The Model-View-Controller architecture
Woof! is based on the View-Controller components of the well known Model-View-Controller (MVC) architecture. A Google search on MVC web frameworks will turn up more than enough information for those who are not familiar with it so here we only present a (very) short summary.
In the MVC architecture, the application is divided into three components:
- the model encapsulates the application data and logic that transforms the data while enforcing associated rules. For example, in a banking application, application data would include account balances, the transforms would include methods to debit accounts, and the rules would prevent overdrafts beyond a limit.
- the view implements presentation of that data, possibly in multiple forms. Examples of views in the banking application are account balance summaries and transaction histories.
- the controller, as the name suggests, contains the application logic that coordinates the whole process of interaction with the user, applying the desired transforms to the model, and invoking the appropriate views.
Naturally, there can be multiple instances of each of these components within an application.
Woof! currently provides the view and controller components of the MVC architecture.
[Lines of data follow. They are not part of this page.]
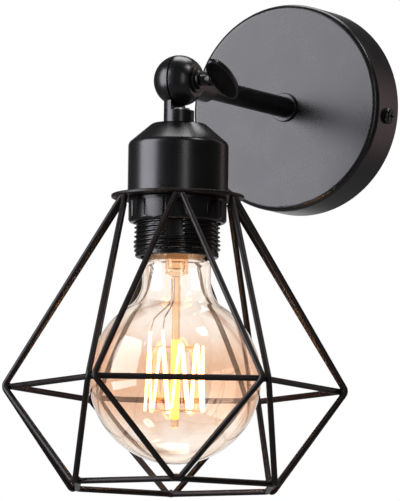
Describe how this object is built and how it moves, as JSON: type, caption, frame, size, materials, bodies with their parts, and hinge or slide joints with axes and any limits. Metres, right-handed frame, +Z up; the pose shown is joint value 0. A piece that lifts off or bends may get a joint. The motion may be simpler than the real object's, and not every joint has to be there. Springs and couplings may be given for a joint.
{
  "type": "wall lamp",
  "caption": "Wall light: round canopy, straight arm, split-ball swivel with wing screw, bell cap, open wire diamond cage and globe filament bulb.",
  "frame": {"origin": "middle of the wall bracket's back face, on the wall", "axes": "+Z up, +X to the right seen from the room, the wall is the plane Y = 0 and the light stands out towards -Y"},
  "size_m": [0.1412, 0.2074, 0.2408],
  "materials": {
    "black_paint": "satin black powder coat",
    "black_wire_paint": "satin black dipped paint, thicker at the welds",
    "black_phenolic": "moulded black phenolic with a soft gloss",
    "zinc_steel": "zinc-plated steel",
    "black_zinc": "black oxide steel",
    "brass": "bare brass",
    "nickel_brass": "nickel-plated brass",
    "porcelain": "glazed white porcelain",
    "white_nylon": "natural nylon",
    "lead_brown": "brown insulation",
    "fibre": "dark red-brown vulcanised fibre",
    "amber_glass": "clear amber-tinted blown glass",
    "stem_glass": "clear lead glass",
    "black_glass": "black insulating glass",
    "filament": "glowing carbon-style filament",
    "molybdenum": "dull support wire",
    "solder": "tin solder"
  },
  "bodies": {
    "wall_arm": {"canopy": "black_paint", "wall_bracket": "zinc_steel", "canopy_screws": "black_zinc", "earth_screw": "brass", "earth_cup_washer": "brass", "terminal_block": "white_nylon", "block_tubes": "brass", "block_screws": "zinc_steel", "arm_tube": "black_paint", "arm_collar": "black_paint", "arm_lock_washer": "zinc_steel", "arm_nut": "zinc_steel", "arm_leads": "lead_brown", "ball_half_arm": "black_paint"},
    "lamp_head": {"ball_half_lamp": "black_paint", "friction_ring": "fibre", "neck_nipple": "zinc_steel", "socket_cap": "black_paint", "cap_nut": "zinc_steel", "holder_dome": "black_phenolic", "holder_skirt": "black_phenolic", "holder_core": "porcelain", "holder_terminals": "brass", "terminal_screws": "zinc_steel", "head_leads": "lead_brown", "screw_shell": "nickel_brass", "centre_contact": "brass"},
    "pivot_washer": {"pivot_washer": "black_zinc"},
    "wing_screw": {"wing_screw": "black_paint"},
    "cage": {"cage_plate": "black_wire_paint", "cage_middle_ring": "black_wire_paint", "cage_bottom_ring": "black_wire_paint", "cage_diamond_1": "black_wire_paint", "cage_diamond_2": "black_wire_paint", "cage_diamond_3": "black_wire_paint", "cage_diamond_4": "black_wire_paint", "cage_diamond_5": "black_wire_paint", "cage_diamond_6": "black_wire_paint"},
    "shade_ring": {"shade_ring": "black_phenolic"},
    "bulb_tip": {"bulb_contact": "solder"},
    "bulb": {"bulb_insulator": "black_glass", "bulb_cap": "brass", "bulb_glass": "amber_glass", "bulb_stem": "stem_glass", "bulb_filament": "filament", "bulb_hooks": "molybdenum", "bulb_leads": "molybdenum"}
  },
  "joints": [
    {"name": "head_tilt", "type": "hinge", "parent": "wall_arm", "child": "lamp_head", "pos_m": [0, -0.127, 0], "axis": [-1, 0, 0], "range_deg": [-20, 180]},
    {"name": "wing_screw_travel", "type": "slide", "parent": "lamp_head", "child": "pivot_washer", "axis": [1, 0, 0], "range_m": [0, 0.007]},
    {"name": "wing_screw_turn", "type": "hinge", "parent": "pivot_washer", "child": "wing_screw", "pos_m": [0.012, -0.127, 0], "axis": [1, 0, 0], "range_deg": [0, 2520]},
    {"name": "cage_drop", "type": "slide", "parent": "lamp_head", "child": "cage", "axis": [0, 0, -1], "range_m": [0, 0.0273]},
    {"name": "shade_ring_turn", "type": "hinge", "parent": "cage", "child": "shade_ring", "pos_m": [0, -0.127, -0.06], "axis": [0, 0, -1], "range_deg": [0, 4680]},
    {"name": "bulb_travel", "type": "slide", "parent": "lamp_head", "child": "bulb_tip", "axis": [0, 0, -1], "range_m": [0, 0.0126]},
    {"name": "bulb_turn", "type": "hinge", "parent": "bulb_tip", "child": "bulb", "pos_m": [0, -0.127, -0.1], "axis": [0, 0, -1], "range_deg": [0, 1260]}
  ],
  "couplings": [
    {"joint": "wing_screw_turn", "follows": "wing_screw_travel", "rad_per_m": 6283.2},
    {"joint": "shade_ring_turn", "follows": "cage_drop", "rad_per_m": 2992},
    {"joint": "bulb_turn", "follows": "bulb_travel", "rad_per_m": 1745.3}
  ]
}
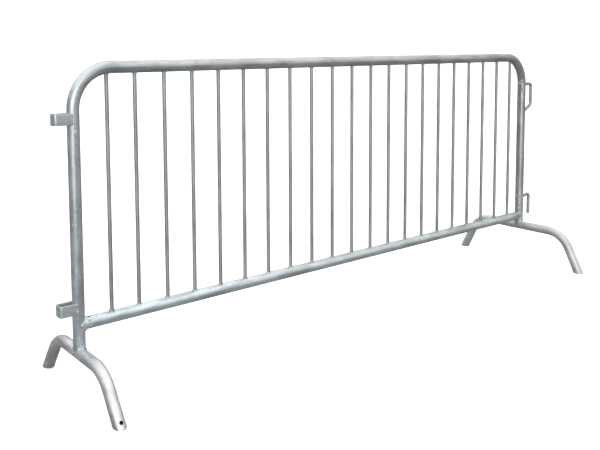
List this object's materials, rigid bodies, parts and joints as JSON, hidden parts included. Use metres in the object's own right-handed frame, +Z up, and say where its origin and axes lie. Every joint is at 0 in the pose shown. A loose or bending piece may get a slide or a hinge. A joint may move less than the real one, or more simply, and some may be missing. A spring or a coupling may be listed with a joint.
{
  "type": "crowd control barrier",
  "caption": "Free-standing galvanised steel barrier panel with upright bars, arched tube feet, and hooks and strap loops that link it to the next one.",
  "frame": {"origin": "on the ground, under the middle of the barrier's bounding box", "axes": "+X runs along the barrier from the strap loops to the hooks, +Y across it and +Z up"},
  "size_m": [2.6854, 0.716, 1.095],
  "materials": {
    "galvanised_tube": "hot-dip galvanised, dull grey with light runs and faint spangle",
    "galvanised_rod": "hot-dip galvanised, darker even grey",
    "galvanised_strap": "hot-dip galvanised flat bar, smooth blue grey"
  },
  "bodies": {
    "root": {"frame_tube": "galvanised_tube", "bottom_rail": "galvanised_tube", "bar_01": "galvanised_rod", "bar_02": "galvanised_rod", "bar_03": "galvanised_rod", "bar_04": "galvanised_rod", "bar_05": "galvanised_rod", "bar_06": "galvanised_rod", "bar_07": "galvanised_rod", "bar_08": "galvanised_rod", "bar_09": "galvanised_rod", "bar_10": "galvanised_rod", "bar_11": "galvanised_rod", "bar_12": "galvanised_rod", "bar_13": "galvanised_rod", "bar_14": "galvanised_rod", "bar_15": "galvanised_rod", "bar_16": "galvanised_rod", "bar_17": "galvanised_rod", "bar_18": "galvanised_rod", "bar_19": "galvanised_rod", "bar_20": "galvanised_rod", "bar_21": "galvanised_rod", "left_foot": "galvanised_tube", "right_foot": "galvanised_tube", "upper_strap_loop": "galvanised_strap", "lower_strap_loop": "galvanised_strap", "upper_hook": "galvanised_rod", "lower_hook": "galvanised_rod"}
  },
  "joints": []
}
It is not clear that model component belongs to a Web framework although most other frameworks do include that component as well.
When a client request is received, its URL is mapped to an appropriate controller class. An instance of the controller is created to handle the request. The URL mapping also specifies an action (method in the class) to be executed by the controller. This action corresponds to a user request such as a transform to be applied to the model or generation of a different view. The controller class invokes the specified action method passing in any extracted parameters from the query. The action method then in turn invokes one or more methods on the model component.
The view component is a template corresponding to the controller and action that is processed to generate a Web page sent back as a response to the client. The template is a combination of static HTML layout and text with placeholders for dynamic data. The web page is generated by filling in these placeholders with the data provided by the model through the controller class.
The basic idea is straighforward, the key point being the clear separation of the presentation from the application logic.